В примере с пульсом и люстрой у нас вместо происходящих во времени пульса и качаний люстры будут только уравнения, которые описывают, как две соответствующие им величины меняются друг по отношению к другу, то есть уравнение, которое прямо говорит нам, сколько ударов пульса приходится на одно качание люстры без упоминания t.
«Физика без времени» – это физика, в которой мы говорим только о пульсе и люстре, не упоминая о времени.
Это простое изменение, но с концептуальной точки зрения – это огромный скачок. Мы должны научиться думать о мире не как о чем-то изменяющемся во времени, но неким иным способом. Вещи меняются только по отношению друг к другу. На фундаментальном уровне времени не существует. Наше обыденное чувство течения времени есть лишь приближение, которое верно для наших макроскопических масштабов. Оно возникает в силу того, что мы воспринимаем мир в очень загрубленном, крупнозернистом виде.

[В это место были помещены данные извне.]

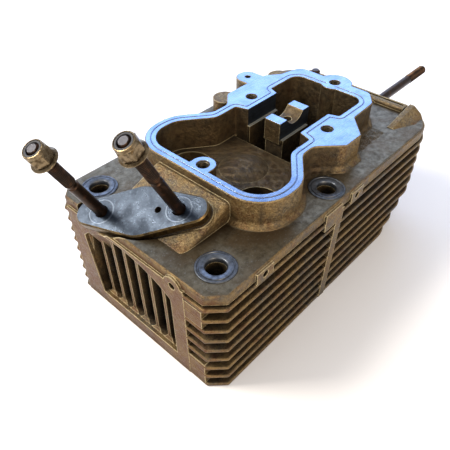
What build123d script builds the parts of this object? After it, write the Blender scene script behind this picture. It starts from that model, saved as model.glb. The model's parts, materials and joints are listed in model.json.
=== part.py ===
"""Air-cooled diesel cylinder head, bare of its valve gear, as separate pieces.

Millimetres. +Z is up and z = 0 is the flat gasket face underneath.
The origin is on the cylinder axis, at the mouth of the recess for the cylinder.
+X runs to the push-rod end, -X to the cooling-air window with the tilted injector flange.
"""
from build123d import *
import math
import os

# ---- driving dimensions -----------------------------------------------------------------
BOLT_XY = [(-56.5, 54.7), (46.0, 60.0)]  # head bolts, each mirrored in y
BOLT_HOLE_R = 6.5                      # clearance for M12
SEAT_RING_R, SEAT_RING_T = 12.7, 3.0   # steel ring under each head bolt

DECK_Z = 90.0                          # machined top deck
RIM_Z = 110.5                          # rocker-cover joint face
DECK_T = 7.5                           # deck slab
FIN_COUNT = 9                          # side fins, the lowest being the base edge
FIN_PITCH = 9.75
FIN_T = 2.8
FIN_DEPTH = 13.0
FIN_EDGE = 1.25                        # rounding of a fin's edge
BODY_X0 = -79.5                        # air-inlet face
BODY_X1 = 181.0                        # push-rod end at deck height
BASE_X1 = 150.0                        # push-rod end at the gasket face
BODY_Y = 76.0                          # half width over the fins
DECK_INSET = 1.6                       # deck edge behind the fin tips
CORNER = 10.0                          # corner chamfers at the inlet face
END_RADIUS = 28.0                      # round corners at the push-rod end
END_INSET = 1.2                        # the plain end wall stands this far behind the fin tips

SPIGOT_R, SPIGOT_DEPTH = 56.0, 5.0     # recess that takes the top of the cylinder
SEAL_RING = (55.0, 50.0, 1.0)          # sealing ring in the recess floor: radii, thickness
ROOF_Z = SPIGOT_DEPTH

DECK_EDGE, FOOT_RADIUS, RIM_EDGE = 1.6, 4.5, 0.5
RIM_WALL = 7.3
RIM_LINE, RIM_LINE_W, RIM_LINE_DEEP = 3.2, 0.8, 0.25   # gasket line round the joint face
LOBE_R = 19.0                          # inside radius of each valve lobe
CHAMBER_FLOOR = 86.0
WELL_FLOOR = 50.0                      # push-rod well
WELL_X0 = 57.0
MILLED = 2.0                           # depth of the milled rocker faces
LEDGE_Z = 96.5                         # lower edge of the milled rocker faces

COVER_SCREW_XY = [(-10.5, 0.0), (78.7, 35.0), (78.7, -35.0), (141.0, 0.0)]
COVER_HOLE_R, COVER_INSERT_R, COVER_HOLE_DEPTH = 3.4, 4.6, 16.0
EAR_XY, EAR_R = (102.0, 59.0), 9.5

PEDESTAL = (61.0, 96.0, 7.0)           # x from, x to, half width
SHAFT_R, SHAFT_X = 10.5, 78.7          # rocker-shaft saddle

VALVE_XY = (8.0, 22.0)                 # valve centre at the roof, mirrored in y
VALVE_LEAN = 7.0                       # degrees, outwards
SEAT_R, THROAT_R, SEAT_H = 17.0, 14.0, 7.0
GUIDE_R, STEM_R = 7.0, 4.0
GUIDE_FROM, GUIDE_TO = 28.0, 73.0
POCKET_R, POCKET_FLOOR = 15.5, 62.0    # spring pocket, measured up the valve axis
SPRING_SEAT_T = 1.2
PORT_R, PORT_Z = 14.0, 28.0
EXHAUST_X, INTAKE_X = 8.0, 84.0        # where the two ports leave on the +Y side
FLANGE_BOLTS, FLANGE_Y = 50.0, 78.5    # port flange stud spacing, face

REGISTER_R, REGISTER_DEPTH = 17.0, 3.0 # recess for the pipe's sealing ring at each port

PUSHROD_X, PUSHROD_Y, PUSHROD_R = 118.0, 14.0, 10.0
SEAL_W, SEAL_Z = 2.0, 4.0              # push-rod tube seal: section and height

TILT, TURN = 26.0, 31.5                # injector flange: lean and turn, degrees
FLANGE_ORIGIN = (-59.4, 8.0, 98.0)     # middle of the cover plate's top face
PLATE_T, GASKET_T = 6.0, 1.0
PLATE_R, PLATE_END_R, PLATE_HALF = 18.0, 9.0, 37.0
STUD_AT, STUD_R, STUD_TOP, STUD_IN = 27.0, 4.0, 70.0, 18.0
TAP_R, STUD_TIP = 3.4, 1.2             # screwed-in end of an M8 stud, chamfer of its free end
VENT_AT, VENT_R = 13.0, 2.2
SLEEVE_R, SLEEVE_BORE, TIP_R, TIP_BORE = 12.5, 11.0, 8.0, 4.5
NUT_AF, NUT_H, NUT_BOTTOM, NUT_BORE = 13.0, 9.5, 60.0, 4.05
WASHER_R, WASHER_T = 8.6, 1.8
INSERT_R, INSERT_H = 5.5, 2.4

SLOT_COUNT, SLOT_W, SLOT_PITCH = 7, 9.6, 12.2
SLOT_Y0, SLOT_Z0, SLOT_TOP, SLOT_DROP = 4.2, 12.0, 80.0, 11.0
SLOT_X1 = -28.0                        # how deep the cooling-air slots go
WINDOW_DEPTH = 4.5                     # the webs between the slots stand back from the frame

COWL_STUD_Y, COWL_STUD_Z, COWL_STUD_OUT = -20.0, 84.0, 86.0
DECK_STUD_XY, DECK_STUD_TOP = (158.0, 30.0), 106.0


# ---- helpers ----------------------------------------------------------------------------
def rounded(corners):
    """A closed face through corners given as (x, y, radius)."""
    points = [(x, y) for x, y, _ in corners]
    radii = [r for _, _, r in corners]
    return make_face(FilletPolyline(*points, radius=radii, close=True))


def upright(face, low, high):
    """Extrude a plan face from one height to another."""
    return extrude(Pos(0, 0, low) * face, high - low)


def block(x0, x1, y0, y1, z0, z1):
    """A box from its limits."""
    return Pos((x0 + x1) / 2, (y0 + y1) / 2, (z0 + z1) / 2) * Box(x1 - x0, y1 - y0, z1 - z0)


def rod(place, radius, low, high):
    """A cylinder along the local z of a place."""
    return place * Pos(0, 0, (low + high) / 2) * Cylinder(radius, high - low)


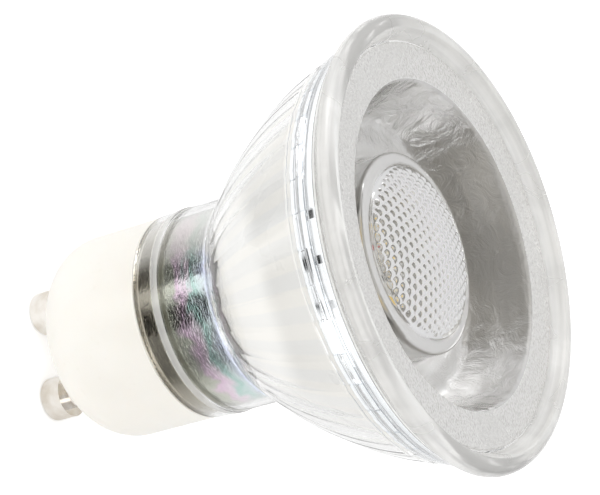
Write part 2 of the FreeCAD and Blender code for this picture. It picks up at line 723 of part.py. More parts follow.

Таким образом, мир, описываемый этой теорией, очень далек от того, что нам привычно. Больше не существует пространства, которое вмещает мир, и не существует времени, в течение которого происходят события. Есть элементарные процессы, в которых кванты пространства и материи непрерывно взаимодействуют друг с другом. Эту картину мира можно сравнить с чистым и спокойным альпийским озером, которое состоит из мириад быстро танцующих крошечных молекул воды. Иллюзия, будто мы окружены непрерывным пространством и временем, есть результат рассматривания издали плотного роя элементарных процессов.